Caballero, in particular, really seems to be committing to this, going from 71.7 mph before two strikes to 67.5 mph on two strikes, and his swing-and-miss rate has also dropped, from 37% to 28%.

Maybe it’s more interesting to also look at the hitters who have dropped their fast-swing rate by at least 25 percentage points.

  • -32 pts MJ Melendez, KC
  • -31 pts Ryan Jeffers, MIN
  • -30 pts Wyatt Langford, TEX
  • -29 pts Harold Ramirez, TB
  • -29 pts Lawrence Butler, OAK
  • -28 pts Willson Contreras, STL
  • -28 pts Matt Chapman, SF
  • -26 pts Fernando Tatis Jr., SD

That’s saying exactly what you think it is: Melendez has a 41% fast-swing rate before two strikes, and a mere 8% fast-swing rate on two strikes, and that can’t possibly be a coincidence. That's an intention.

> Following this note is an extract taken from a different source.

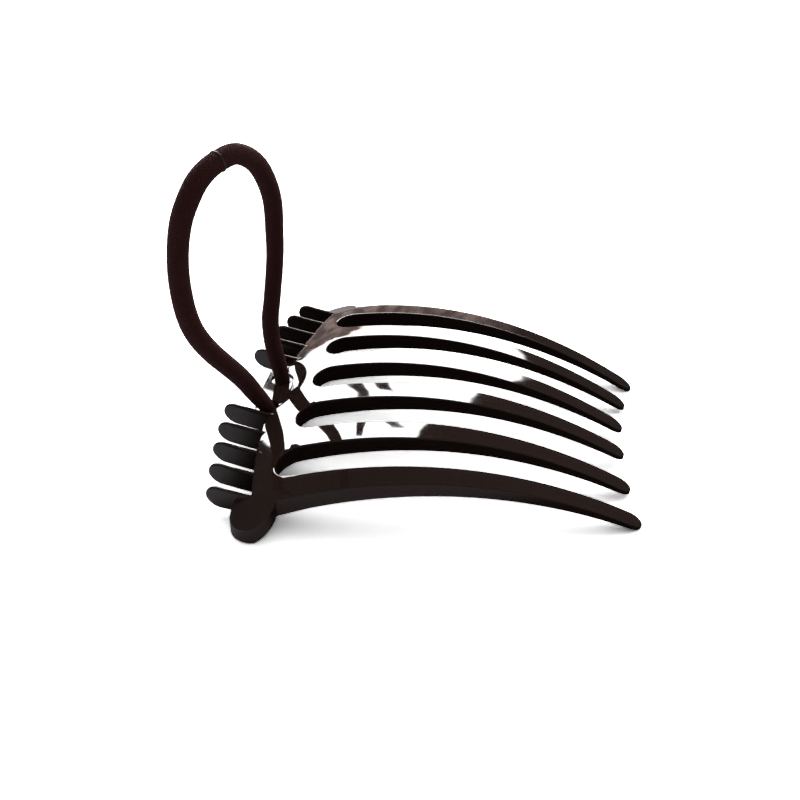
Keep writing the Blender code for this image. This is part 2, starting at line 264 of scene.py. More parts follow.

So that’s all settled, right? Batters do have two-strike approaches, most of them, trying to shorten up and not strike out. The numbers back up the eye test, unless your eye test said modern hitters don’t do this. Score one for the old guard.

Of course, this all leads into another question, which is whether they should be doing that, as contrarian as that sounds. In many situations – for example, with no runners on, or with two outs – the strikeout is really no different than the weak groundout or lazy fly ball, because the outcome is the same. So while cutting that swing down is likely to increase contact, it also makes it less likely you’ll make powerful contact.

That, however, is a question for another day. For now, we can use the new Statcast data to say this: If you were worried that batters changed absolutely nothing on two strikes, fear not. They still, most of them, want to avoid that strikeout.